Copy out each line containing "saved" from the entries below.

- **SUPPLIED RECORDS**
================

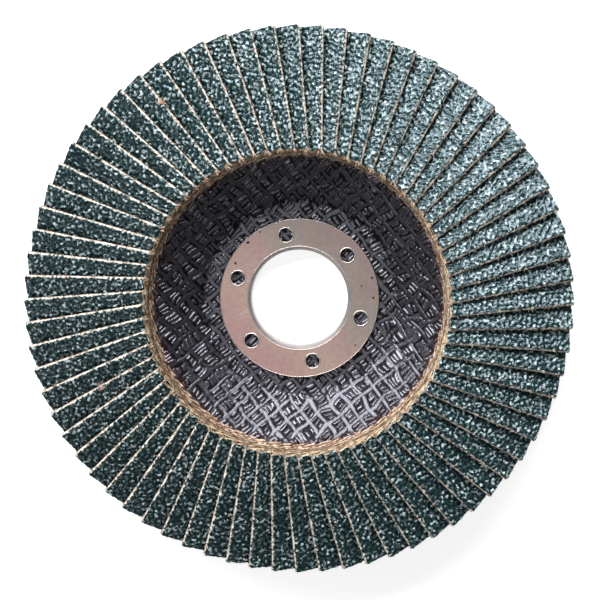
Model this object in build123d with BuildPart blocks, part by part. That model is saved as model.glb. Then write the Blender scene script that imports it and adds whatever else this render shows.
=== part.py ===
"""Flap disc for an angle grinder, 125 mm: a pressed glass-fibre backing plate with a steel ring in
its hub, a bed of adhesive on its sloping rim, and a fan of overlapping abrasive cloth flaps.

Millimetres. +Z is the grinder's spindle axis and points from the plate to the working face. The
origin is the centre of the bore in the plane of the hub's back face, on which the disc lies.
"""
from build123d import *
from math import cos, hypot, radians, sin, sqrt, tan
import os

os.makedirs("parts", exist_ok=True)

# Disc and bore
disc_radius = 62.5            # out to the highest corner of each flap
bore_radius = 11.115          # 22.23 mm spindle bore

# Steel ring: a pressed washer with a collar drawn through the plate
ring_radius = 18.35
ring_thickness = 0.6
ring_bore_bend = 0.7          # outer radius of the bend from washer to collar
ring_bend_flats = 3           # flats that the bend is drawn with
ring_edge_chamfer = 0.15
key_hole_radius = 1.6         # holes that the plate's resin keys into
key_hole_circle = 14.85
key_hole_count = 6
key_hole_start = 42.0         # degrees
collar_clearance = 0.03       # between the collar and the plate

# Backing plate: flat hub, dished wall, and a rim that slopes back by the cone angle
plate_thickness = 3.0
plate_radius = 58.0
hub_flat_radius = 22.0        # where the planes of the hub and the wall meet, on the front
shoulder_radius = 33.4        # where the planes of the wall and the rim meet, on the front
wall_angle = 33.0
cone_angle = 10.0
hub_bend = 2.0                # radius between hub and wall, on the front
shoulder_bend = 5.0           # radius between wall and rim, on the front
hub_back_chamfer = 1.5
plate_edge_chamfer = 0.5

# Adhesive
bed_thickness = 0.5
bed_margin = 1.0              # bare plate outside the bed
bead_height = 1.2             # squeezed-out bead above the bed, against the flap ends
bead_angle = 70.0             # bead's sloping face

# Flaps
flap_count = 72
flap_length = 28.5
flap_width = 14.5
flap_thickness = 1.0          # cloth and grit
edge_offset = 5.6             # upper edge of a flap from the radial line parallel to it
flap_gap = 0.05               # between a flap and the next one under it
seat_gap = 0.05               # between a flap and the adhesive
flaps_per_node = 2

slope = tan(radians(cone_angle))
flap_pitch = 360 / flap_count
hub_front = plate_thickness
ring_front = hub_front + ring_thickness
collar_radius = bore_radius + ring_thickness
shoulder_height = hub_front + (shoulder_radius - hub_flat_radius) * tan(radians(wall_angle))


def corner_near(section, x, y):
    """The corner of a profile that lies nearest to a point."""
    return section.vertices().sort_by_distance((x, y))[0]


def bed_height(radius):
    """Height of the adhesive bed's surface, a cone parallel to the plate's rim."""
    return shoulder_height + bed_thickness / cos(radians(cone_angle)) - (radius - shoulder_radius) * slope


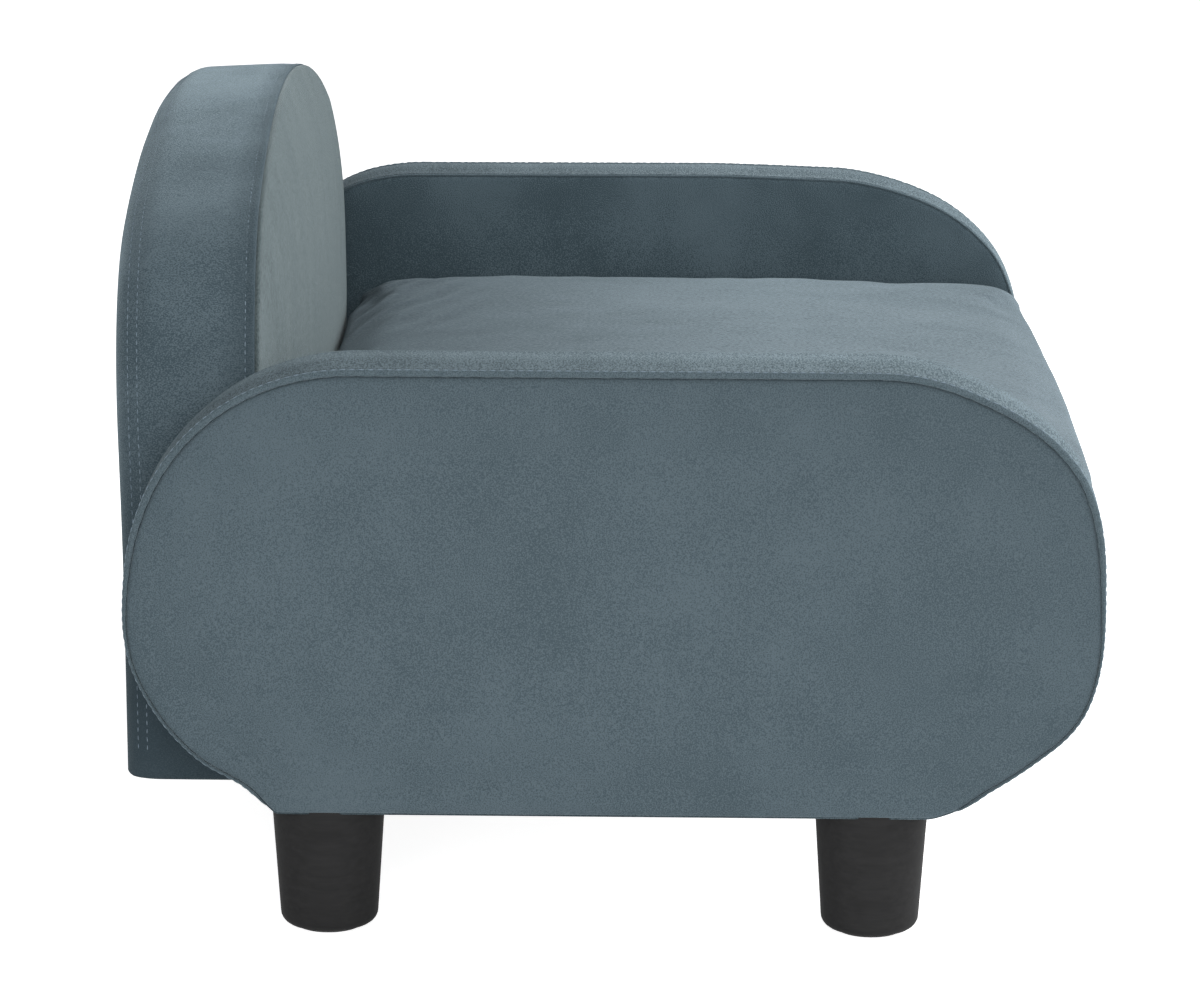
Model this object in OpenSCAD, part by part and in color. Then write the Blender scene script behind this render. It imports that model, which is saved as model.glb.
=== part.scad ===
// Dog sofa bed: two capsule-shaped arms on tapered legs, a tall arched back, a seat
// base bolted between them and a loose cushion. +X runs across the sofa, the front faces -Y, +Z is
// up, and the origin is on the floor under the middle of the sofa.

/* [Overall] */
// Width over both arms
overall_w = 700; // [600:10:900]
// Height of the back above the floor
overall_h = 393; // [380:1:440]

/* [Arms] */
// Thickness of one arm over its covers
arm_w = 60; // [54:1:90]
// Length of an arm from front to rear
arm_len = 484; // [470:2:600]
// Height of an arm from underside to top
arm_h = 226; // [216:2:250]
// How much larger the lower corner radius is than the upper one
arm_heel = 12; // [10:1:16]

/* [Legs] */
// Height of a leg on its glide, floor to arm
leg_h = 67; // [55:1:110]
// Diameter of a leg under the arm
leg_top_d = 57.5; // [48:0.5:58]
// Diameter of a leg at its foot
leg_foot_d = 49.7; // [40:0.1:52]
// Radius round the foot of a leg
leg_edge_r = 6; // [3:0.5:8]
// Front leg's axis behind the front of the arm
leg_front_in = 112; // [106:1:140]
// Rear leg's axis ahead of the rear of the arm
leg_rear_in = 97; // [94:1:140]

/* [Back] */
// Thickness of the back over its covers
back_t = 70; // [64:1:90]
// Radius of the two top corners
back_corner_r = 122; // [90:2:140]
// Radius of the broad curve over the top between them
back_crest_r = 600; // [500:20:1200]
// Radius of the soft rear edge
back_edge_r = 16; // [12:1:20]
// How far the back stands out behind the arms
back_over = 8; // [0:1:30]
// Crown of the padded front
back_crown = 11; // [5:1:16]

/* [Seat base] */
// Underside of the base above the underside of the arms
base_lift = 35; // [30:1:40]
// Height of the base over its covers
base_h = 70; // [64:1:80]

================

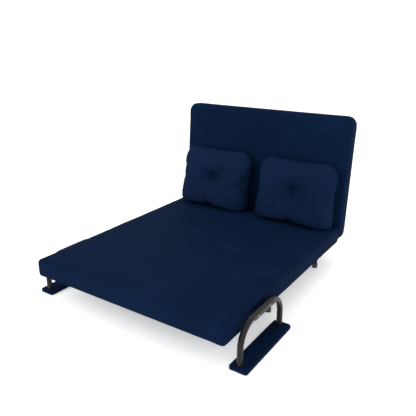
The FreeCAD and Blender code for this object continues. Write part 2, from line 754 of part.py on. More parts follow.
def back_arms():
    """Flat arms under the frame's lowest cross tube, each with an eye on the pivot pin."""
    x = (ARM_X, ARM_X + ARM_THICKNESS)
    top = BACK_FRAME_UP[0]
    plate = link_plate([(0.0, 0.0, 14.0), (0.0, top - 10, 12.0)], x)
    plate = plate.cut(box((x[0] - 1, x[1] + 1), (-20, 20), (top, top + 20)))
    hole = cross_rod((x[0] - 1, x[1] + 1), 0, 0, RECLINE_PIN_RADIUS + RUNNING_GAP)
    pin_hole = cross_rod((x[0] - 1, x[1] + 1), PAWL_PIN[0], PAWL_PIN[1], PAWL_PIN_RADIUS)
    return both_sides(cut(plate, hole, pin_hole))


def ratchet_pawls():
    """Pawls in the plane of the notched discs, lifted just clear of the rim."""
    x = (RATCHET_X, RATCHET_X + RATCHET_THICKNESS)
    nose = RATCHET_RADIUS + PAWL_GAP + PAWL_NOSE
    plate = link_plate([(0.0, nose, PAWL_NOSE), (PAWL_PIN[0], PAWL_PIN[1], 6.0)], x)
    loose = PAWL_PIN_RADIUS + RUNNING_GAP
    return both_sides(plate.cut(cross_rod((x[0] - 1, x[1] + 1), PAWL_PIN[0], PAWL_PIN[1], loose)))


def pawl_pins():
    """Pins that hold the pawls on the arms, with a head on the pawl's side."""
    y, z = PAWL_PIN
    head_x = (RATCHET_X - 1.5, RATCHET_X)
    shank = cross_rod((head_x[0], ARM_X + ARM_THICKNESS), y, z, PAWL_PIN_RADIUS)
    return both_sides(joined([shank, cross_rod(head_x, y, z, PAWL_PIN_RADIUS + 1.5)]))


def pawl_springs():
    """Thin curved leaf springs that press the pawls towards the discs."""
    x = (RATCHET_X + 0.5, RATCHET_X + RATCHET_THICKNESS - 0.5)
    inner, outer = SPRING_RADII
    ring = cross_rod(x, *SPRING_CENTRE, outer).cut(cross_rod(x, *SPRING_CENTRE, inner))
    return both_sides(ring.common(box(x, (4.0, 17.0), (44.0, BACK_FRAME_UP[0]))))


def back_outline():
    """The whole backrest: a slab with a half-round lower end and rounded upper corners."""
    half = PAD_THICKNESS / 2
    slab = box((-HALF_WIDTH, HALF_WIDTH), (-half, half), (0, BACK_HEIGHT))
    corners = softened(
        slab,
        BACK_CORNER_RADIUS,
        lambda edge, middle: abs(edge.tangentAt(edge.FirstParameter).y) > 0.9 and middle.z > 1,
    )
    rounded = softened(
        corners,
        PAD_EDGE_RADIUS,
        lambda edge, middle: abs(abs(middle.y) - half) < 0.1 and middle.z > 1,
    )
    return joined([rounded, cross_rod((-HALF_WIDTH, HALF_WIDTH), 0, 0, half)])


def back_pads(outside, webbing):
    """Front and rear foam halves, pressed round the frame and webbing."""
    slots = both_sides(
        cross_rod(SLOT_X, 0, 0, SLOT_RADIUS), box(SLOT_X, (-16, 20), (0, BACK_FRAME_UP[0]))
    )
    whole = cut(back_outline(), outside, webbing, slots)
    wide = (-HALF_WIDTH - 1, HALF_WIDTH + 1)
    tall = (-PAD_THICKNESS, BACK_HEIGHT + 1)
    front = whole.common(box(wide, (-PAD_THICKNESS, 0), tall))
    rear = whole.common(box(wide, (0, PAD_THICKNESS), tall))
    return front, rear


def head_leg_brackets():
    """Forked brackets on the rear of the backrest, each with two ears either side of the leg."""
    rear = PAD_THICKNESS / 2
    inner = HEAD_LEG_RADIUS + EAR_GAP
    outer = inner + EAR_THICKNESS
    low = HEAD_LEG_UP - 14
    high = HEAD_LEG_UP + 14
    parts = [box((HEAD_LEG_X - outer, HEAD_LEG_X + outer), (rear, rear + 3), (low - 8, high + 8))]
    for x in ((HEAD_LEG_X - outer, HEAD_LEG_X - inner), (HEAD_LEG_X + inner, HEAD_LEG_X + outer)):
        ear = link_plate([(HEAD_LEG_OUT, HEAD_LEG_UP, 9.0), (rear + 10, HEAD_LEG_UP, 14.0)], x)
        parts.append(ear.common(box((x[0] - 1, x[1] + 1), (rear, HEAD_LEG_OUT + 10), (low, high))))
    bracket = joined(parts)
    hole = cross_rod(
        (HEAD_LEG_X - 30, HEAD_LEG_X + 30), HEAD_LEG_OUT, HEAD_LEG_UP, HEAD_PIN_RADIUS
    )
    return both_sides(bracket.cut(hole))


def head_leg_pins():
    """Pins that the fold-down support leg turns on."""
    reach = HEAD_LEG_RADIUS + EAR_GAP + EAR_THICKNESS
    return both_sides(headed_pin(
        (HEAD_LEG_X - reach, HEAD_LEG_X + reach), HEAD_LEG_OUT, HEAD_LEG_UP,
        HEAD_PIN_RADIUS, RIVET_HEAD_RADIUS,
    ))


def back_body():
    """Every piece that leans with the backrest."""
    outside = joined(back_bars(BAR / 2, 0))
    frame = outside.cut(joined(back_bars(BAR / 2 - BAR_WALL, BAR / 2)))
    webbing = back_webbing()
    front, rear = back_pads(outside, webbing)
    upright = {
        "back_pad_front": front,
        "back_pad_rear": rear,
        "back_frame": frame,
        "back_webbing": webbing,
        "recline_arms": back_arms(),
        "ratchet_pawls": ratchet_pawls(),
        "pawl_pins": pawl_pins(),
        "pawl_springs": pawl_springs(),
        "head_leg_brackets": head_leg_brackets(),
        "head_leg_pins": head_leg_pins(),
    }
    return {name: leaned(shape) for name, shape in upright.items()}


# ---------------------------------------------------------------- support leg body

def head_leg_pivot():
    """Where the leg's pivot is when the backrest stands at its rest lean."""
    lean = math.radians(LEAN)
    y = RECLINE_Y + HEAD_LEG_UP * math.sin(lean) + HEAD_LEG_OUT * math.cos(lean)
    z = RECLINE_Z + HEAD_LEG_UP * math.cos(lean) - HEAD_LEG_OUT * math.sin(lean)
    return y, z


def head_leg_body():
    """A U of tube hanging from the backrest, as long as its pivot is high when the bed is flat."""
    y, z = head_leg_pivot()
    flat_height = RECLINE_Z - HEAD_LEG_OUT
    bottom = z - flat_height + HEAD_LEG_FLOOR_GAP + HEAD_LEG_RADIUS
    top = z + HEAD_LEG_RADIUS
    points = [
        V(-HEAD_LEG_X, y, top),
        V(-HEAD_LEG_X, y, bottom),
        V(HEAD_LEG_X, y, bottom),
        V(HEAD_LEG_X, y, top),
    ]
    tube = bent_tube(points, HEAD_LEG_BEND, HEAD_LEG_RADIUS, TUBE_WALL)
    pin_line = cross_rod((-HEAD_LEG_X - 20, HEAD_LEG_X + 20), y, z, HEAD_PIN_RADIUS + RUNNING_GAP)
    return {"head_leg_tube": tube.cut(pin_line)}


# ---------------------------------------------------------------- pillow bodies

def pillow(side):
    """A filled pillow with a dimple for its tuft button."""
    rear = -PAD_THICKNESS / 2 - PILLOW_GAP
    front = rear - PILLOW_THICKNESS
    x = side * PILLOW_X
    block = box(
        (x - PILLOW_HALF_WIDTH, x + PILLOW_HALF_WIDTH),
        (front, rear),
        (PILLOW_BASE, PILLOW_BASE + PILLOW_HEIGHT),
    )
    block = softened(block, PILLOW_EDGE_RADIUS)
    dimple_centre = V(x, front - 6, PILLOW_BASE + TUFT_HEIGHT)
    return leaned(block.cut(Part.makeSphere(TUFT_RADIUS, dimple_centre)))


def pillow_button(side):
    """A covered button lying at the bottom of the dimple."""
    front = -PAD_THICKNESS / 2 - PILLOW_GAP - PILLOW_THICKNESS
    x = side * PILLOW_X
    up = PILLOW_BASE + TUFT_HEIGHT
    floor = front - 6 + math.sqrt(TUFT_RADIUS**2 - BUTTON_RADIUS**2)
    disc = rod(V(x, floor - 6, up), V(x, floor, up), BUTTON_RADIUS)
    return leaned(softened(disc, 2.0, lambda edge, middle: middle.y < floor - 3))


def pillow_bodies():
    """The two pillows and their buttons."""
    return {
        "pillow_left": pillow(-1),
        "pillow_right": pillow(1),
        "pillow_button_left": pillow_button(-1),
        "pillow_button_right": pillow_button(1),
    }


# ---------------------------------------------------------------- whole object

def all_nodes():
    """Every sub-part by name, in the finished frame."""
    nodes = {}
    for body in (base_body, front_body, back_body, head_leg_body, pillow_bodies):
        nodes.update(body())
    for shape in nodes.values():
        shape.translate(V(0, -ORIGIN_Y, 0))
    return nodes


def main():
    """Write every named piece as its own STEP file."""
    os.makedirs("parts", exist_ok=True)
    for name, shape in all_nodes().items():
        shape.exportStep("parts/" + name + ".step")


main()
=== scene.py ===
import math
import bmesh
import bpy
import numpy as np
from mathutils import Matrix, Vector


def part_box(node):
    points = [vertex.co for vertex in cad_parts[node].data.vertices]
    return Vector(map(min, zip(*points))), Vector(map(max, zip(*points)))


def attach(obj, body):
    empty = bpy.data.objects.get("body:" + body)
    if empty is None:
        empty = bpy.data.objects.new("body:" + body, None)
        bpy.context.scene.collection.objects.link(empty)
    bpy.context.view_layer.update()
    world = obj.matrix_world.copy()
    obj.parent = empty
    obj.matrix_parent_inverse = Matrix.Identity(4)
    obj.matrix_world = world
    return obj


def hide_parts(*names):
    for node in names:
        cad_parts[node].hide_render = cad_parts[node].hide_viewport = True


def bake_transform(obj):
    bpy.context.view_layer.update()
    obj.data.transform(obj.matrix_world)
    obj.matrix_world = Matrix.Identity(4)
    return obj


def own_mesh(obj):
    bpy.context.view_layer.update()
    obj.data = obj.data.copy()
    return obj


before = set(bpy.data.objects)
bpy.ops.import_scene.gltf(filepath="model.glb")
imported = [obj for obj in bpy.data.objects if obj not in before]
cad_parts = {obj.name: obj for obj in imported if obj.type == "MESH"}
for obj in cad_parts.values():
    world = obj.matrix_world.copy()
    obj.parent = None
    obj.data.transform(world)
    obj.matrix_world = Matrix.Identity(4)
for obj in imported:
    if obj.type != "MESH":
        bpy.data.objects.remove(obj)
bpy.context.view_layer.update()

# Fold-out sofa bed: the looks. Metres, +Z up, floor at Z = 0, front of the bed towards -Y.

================

- **THE SOLUTION**
Model this object in build123d with BuildPart blocks, part by part. That model is saved as model.glb. Then write the Blender scene script that imports it and adds whatever else this render shows.
Model this object in OpenSCAD, part by part and in color. Then write the Blender scene script behind this render. It imports that model, which is saved as model.glb.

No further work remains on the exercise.